Laying the eggs was the task of the hens, but the work had just begun for mother and her helpers. The baskets or pails of eggs came into the kitchen for washing in very lukewarm water, just enough hot to take the chill off, a slippery job with a little Vim and a rag to help. Check for any chipped ones which were kept for home consumption, pack them in cardboard trays holding 30 eggs to a tray, pack these in large wooden egg boxes for shipping from Stronsay to Kirkwall and Orkney Egg Producers Grading Station. On steamer day the Stronsay peir would be stacked high with boxes from all over the island which were put in rope slings, swung aboard and down into the hold. From Orkney Egg Producers in Kirkwall a ship load if not two was sent every week to Glasgow on the Elwick Bay, a ship owned by Dennison from Shapinsay. Or some other ship he owned.

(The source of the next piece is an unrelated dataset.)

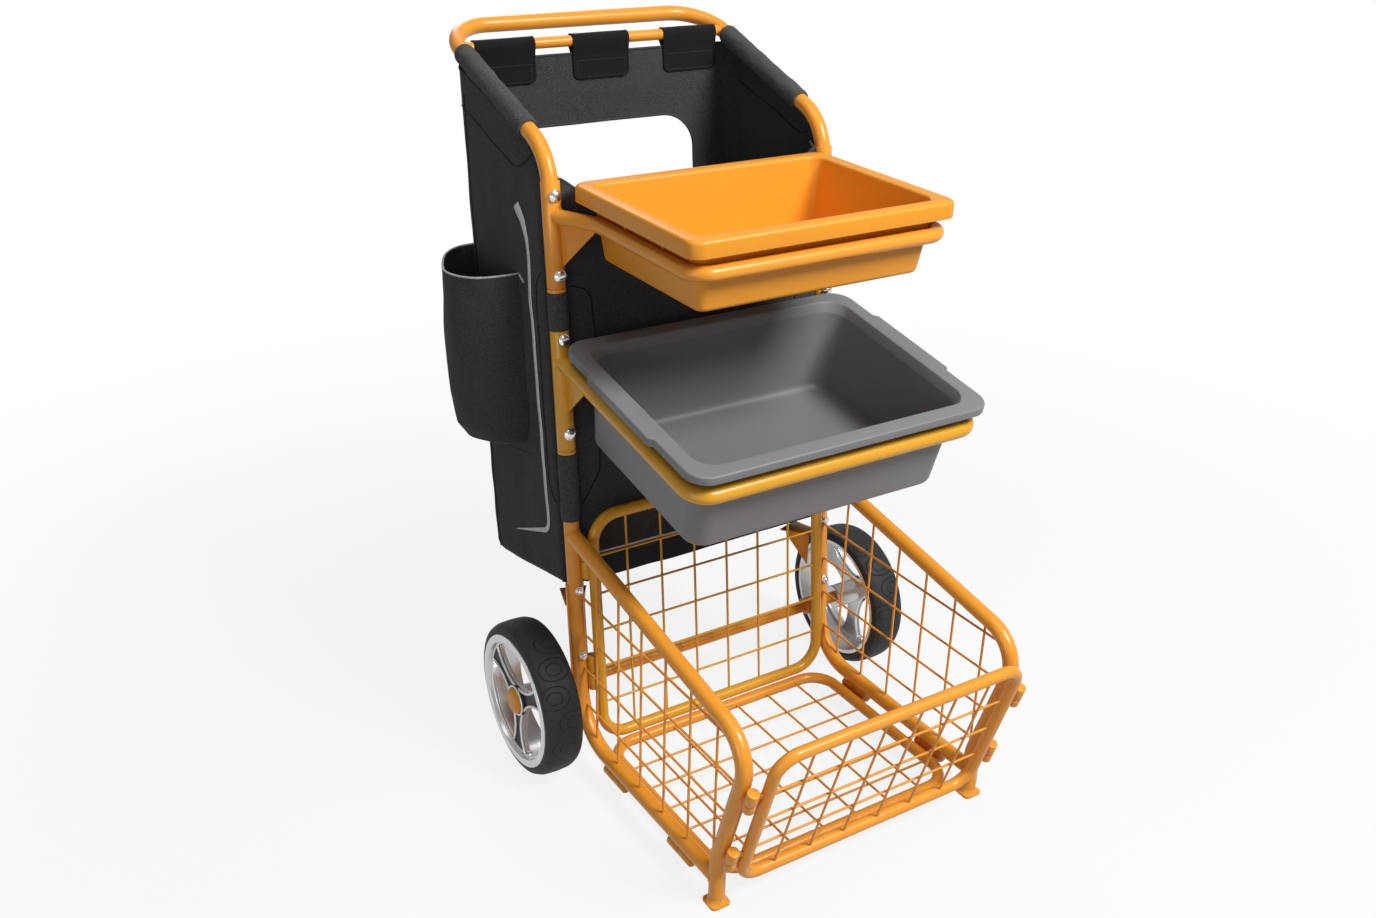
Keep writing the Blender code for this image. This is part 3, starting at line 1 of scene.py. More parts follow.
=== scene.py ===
"""Dresses the ball trolley: paint, moulded plastics, rubber, cloth and small detail.

Every length is in metres. Shapes are drawn in the frame of the uprights' feet, as the solid
part draws them, and are moved into the part's own frame when they are finished.
"""

import json
import math

import bmesh
import bpy
from mathutils import Matrix, Vector, noise

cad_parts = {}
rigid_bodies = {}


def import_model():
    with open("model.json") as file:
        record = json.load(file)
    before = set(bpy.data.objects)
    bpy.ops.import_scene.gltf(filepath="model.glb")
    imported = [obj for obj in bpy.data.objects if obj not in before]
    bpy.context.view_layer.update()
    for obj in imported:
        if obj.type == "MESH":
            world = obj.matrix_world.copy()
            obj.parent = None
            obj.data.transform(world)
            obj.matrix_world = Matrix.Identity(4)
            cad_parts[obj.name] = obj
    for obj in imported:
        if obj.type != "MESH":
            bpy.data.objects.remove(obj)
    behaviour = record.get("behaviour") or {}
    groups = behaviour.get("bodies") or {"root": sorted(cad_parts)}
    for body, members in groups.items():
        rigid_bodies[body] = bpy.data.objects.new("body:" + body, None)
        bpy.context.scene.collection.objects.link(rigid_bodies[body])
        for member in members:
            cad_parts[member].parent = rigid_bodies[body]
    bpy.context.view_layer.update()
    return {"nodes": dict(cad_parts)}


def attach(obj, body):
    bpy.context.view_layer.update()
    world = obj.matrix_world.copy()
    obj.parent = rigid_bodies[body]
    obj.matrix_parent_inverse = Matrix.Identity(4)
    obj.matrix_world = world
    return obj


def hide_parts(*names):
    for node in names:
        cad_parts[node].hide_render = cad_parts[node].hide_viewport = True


bl_info = {
    "name": "Ball Trolley Dressing",
    "version": (1, 0, 0),
    "blender": (4, 5, 0),
    "location": "View3D > Sidebar > Trolley",
    "description": "Builds the visible pieces of a ball trolley over its solid frame",
    "category": "Object",
}

for leftover in list(bpy.data.objects):
    bpy.data.objects.remove(leftover, do_unlink=True)
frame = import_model()

SIDES = (("left", -1), ("right", 1))
FULL_TURN = 2 * math.pi

# Frame tubes
SIDE_X = 0.2453
TUBE_R = 0.0125
LEAN = 0.0926
LEAN_FOOT_Z = 0.100
UPRIGHT_TOP_Z = 0.872
UPRIGHT_BEND_R = 0.085
BOTTOM_RAIL_Z = 0.0466
LEG_FOOT_Y = -0.410
LEG_SLOPE = 0.305
LEG_KNEE_Z = 0.082
LEG_BEND_R = 0.060
TOP_RAIL_SLOPE = 0.1786
TOP_RAIL_BACK_Z = 0.4054
FOOT_SIZE = 0.033
FOOT_THICK = 0.005
FOOT_CORNER_R = 0.007
SLANT_RUN = 2.903
SLANT_START_Z = 0.9957
HANDLE_Z = 1.121
HOOP_LOW_BEND_R = 0.080
HOOP_TOP_BEND_R = 0.075
BAR_Z = 1.0978
BAR_R = 0.0090
BAR_END_X = SIDE_X - 0.006

# Wire panels and hinge barrels
WIRE_R = 0.0020
WIRE_BITE = 0.0004
PANEL_TUBE_R = 0.0095
PANEL_HALF = 0.2200
PANEL_CORNER_R = 0.045
SIDE_WIRE_YS = [-0.0537 - 0.0693 * index for index in range(6)]
SIDE_RUNG_ZS = [0.1064 + 0.0658 * index for index in range(4)]
PANEL_WIRE_XS = [0.0637 * (index - 2.5) for index in range(6)]
BACK_PANEL_AHEAD = 0.0220
BACK_PANEL_Z = (0.0407, 0.4350)
FLOOR_Y = (-0.042, -0.392)
FLOOR_RUNG_YS = [-0.109 - 0.0566 * index for index in range(5)]
GATE_AHEAD = 0.0273
GATE_Z = (0.0477, 0.3083)
GATE_CORNER_R = 0.035
GATE_RUNG_ZS = [0.1135 + 0.0612 * index for index in range(3)]
BARREL_R = 0.0093
BARREL_HALF = 0.031
BARREL_AHEAD = 0.0250
BARREL_BITE = 0.0015
BARREL_SOFT = 0.0014
BARREL_SEAM = 0.0004
GATE_BARREL_LOW_Z = (0.0738, 0.204)
GATE_SEAM_UP = 0.0275
PIN_LENGTH = 0.0155
SLEEVE_LENGTH = 0.0225
BACK_BARREL_LOW_Z = (0.130, 0.330)
BACK_BARREL_AHEAD = 0.0115
FLOOR_BARREL_BACK_Y = (-0.086, -0.284)
TAB_HALF = 0.002
TAB_UP = 0.0065
TAB_X = (PANEL_HALF + PANEL_TUBE_R - 0.002, SIDE_X - BARREL_R + 0.002)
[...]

Then there were the oddities to use at home. Double yolked eggs. We always wondered if they had been incubated would they have produced two chicks. Never did sort that one out. I think folklore held that it was unlucky, mother would never allow us to try it anyway. There were the tiny round eggs, said to be an indication that a hen was about to go broody, clucking we called it. Mother kept them until she had enough, hard boiled them. shelled them, and as they were tiny yolks only they ended up as a last minute addition to the chicken broth, a most tasty adjunct. We usually had fights over who was to get them.
So called factory egg production has finished all that, vastly efficient, target of the do-gooders. But at the price of eggs today we could not keep laying hens at all outdoors as we used to, feed costs are too high, labour too expensive, time too precious. Some do, however, and call them organic free range eggs. Good for them, I wish them the best of luck, but it is very hard work.